YOUR INSTRUCTIONS:
In the lines below, how many hold the word "object"? Answer only with the number.
* Begin DATA EXCERPTS *
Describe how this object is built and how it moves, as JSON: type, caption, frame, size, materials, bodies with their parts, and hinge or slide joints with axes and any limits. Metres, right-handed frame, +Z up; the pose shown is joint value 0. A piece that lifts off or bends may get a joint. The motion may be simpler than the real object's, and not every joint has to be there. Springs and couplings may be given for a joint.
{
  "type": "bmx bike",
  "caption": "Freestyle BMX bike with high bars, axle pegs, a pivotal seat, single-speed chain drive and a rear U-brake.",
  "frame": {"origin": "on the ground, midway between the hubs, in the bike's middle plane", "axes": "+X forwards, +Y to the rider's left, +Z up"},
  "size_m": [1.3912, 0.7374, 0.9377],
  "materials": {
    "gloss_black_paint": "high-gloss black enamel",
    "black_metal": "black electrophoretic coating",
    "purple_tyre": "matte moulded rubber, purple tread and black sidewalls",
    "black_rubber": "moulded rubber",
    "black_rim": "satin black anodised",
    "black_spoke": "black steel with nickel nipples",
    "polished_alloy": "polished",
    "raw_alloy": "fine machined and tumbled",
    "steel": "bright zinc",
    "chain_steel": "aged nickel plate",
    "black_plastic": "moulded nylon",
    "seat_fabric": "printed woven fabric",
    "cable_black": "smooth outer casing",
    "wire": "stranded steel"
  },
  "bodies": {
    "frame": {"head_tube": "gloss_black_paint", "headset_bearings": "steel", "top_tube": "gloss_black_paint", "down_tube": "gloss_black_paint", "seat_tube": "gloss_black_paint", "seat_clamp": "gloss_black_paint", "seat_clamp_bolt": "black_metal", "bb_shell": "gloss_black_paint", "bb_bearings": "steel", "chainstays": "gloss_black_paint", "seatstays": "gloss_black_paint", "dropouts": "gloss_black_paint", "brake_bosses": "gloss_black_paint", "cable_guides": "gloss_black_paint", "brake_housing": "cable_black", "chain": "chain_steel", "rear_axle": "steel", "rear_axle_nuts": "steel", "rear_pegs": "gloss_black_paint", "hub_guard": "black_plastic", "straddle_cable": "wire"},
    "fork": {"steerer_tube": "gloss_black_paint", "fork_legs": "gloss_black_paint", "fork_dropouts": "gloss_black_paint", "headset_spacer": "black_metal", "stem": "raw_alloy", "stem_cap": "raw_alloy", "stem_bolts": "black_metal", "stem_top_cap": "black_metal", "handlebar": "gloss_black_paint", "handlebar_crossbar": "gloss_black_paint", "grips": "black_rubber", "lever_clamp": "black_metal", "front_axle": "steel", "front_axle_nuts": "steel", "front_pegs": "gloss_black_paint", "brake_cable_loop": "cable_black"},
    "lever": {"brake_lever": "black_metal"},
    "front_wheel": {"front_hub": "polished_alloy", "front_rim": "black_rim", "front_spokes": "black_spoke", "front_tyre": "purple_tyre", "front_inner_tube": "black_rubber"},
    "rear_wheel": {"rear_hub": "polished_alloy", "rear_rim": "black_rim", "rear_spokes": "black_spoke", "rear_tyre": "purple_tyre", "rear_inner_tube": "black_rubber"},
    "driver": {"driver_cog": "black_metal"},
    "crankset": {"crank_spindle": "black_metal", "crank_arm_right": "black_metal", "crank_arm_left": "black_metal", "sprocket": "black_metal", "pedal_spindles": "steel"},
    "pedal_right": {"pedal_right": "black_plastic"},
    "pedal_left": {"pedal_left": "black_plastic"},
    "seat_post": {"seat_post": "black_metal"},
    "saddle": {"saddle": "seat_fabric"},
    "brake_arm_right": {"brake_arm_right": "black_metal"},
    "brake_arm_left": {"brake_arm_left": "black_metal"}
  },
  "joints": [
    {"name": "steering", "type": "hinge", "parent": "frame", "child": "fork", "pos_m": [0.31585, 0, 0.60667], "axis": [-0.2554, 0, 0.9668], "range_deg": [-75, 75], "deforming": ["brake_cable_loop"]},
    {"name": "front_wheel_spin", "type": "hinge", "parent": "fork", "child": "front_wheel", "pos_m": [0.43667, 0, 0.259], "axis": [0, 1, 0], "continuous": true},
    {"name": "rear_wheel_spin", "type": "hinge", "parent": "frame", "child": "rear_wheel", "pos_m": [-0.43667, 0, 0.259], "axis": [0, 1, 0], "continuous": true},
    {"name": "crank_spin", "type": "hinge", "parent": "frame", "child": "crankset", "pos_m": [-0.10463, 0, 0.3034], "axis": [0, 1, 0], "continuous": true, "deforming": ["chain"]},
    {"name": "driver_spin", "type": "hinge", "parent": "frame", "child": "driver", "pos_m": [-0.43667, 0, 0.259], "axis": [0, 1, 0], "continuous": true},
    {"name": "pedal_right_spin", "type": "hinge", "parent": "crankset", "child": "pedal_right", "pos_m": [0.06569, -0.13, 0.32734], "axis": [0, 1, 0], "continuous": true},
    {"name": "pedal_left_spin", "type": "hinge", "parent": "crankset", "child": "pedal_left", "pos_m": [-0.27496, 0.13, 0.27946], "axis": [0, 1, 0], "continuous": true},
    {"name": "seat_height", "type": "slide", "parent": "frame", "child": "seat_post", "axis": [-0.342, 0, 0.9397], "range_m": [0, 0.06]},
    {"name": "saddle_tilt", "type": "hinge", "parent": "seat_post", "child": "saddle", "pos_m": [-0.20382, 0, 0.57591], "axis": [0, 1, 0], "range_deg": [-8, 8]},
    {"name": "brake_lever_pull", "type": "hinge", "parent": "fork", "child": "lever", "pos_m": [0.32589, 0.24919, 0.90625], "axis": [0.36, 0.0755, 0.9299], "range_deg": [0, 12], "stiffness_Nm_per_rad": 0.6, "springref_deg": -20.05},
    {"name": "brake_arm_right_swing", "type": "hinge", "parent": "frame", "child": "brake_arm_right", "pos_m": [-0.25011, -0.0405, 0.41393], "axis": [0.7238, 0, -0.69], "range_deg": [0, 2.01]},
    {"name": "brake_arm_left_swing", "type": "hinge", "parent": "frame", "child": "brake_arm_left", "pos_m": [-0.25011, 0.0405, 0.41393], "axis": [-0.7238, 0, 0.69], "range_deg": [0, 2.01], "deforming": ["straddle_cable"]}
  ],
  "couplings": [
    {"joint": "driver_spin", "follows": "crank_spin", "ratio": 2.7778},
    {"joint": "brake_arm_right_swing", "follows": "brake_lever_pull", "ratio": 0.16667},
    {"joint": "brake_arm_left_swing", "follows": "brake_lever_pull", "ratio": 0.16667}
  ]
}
* End DATA EXCERPTS *
* Begin DATA EXCERPTS *
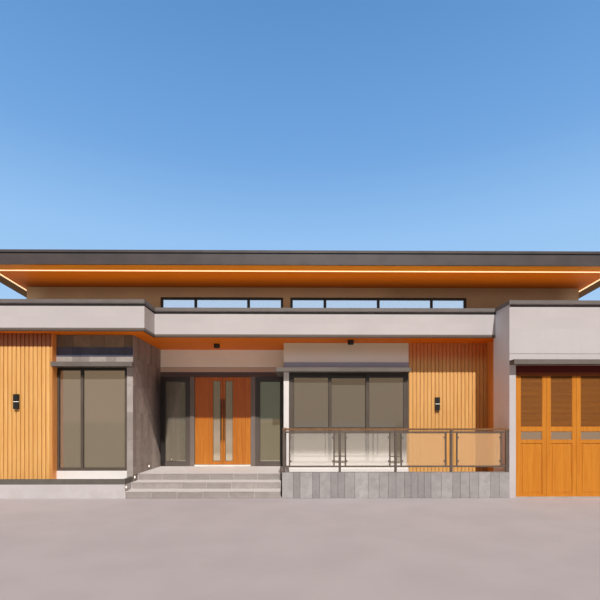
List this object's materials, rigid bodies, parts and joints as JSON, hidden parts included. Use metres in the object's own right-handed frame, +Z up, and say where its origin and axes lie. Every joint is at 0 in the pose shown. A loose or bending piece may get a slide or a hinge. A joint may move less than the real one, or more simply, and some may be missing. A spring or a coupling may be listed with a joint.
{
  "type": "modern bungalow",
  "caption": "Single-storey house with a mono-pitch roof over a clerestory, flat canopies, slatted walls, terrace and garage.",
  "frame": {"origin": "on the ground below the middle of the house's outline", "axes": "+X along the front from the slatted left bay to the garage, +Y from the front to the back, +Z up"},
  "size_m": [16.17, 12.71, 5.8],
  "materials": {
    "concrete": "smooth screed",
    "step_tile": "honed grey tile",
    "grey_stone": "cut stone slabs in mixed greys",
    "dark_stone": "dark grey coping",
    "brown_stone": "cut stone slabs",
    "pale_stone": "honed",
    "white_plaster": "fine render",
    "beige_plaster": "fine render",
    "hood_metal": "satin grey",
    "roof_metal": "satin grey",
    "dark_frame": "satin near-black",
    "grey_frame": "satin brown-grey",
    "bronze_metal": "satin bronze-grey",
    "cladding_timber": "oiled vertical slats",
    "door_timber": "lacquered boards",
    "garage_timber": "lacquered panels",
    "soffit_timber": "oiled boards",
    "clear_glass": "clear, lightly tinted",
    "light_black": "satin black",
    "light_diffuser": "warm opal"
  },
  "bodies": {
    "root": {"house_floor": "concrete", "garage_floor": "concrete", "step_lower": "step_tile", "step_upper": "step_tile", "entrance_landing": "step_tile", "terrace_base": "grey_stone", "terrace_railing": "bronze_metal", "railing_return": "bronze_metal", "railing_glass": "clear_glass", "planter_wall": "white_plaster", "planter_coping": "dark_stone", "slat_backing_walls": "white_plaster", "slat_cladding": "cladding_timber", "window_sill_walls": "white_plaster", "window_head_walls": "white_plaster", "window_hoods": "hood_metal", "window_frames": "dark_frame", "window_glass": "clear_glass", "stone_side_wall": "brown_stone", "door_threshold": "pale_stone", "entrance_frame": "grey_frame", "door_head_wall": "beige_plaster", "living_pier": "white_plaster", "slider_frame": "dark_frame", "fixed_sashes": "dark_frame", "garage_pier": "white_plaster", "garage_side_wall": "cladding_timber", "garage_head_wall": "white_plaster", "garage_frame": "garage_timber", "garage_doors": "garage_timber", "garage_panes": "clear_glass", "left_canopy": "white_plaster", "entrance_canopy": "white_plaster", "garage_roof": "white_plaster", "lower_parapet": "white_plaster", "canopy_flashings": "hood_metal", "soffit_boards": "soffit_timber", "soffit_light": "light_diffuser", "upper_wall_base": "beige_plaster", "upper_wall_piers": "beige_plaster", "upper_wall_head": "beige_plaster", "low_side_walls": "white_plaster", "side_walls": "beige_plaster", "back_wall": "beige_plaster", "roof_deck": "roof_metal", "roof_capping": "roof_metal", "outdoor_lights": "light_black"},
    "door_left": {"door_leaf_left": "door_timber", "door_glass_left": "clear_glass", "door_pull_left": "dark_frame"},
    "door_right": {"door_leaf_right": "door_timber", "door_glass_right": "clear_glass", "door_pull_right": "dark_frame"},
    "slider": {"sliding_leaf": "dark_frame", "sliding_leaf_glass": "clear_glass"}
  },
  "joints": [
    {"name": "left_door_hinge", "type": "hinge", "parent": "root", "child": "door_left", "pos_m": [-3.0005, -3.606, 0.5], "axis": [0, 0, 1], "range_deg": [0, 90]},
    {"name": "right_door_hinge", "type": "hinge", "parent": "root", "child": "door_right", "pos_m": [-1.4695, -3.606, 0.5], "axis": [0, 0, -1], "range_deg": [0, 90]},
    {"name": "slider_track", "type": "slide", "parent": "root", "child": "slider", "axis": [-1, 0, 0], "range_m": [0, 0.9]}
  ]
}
* End DATA EXCERPTS *
WORKED ANSWER:
2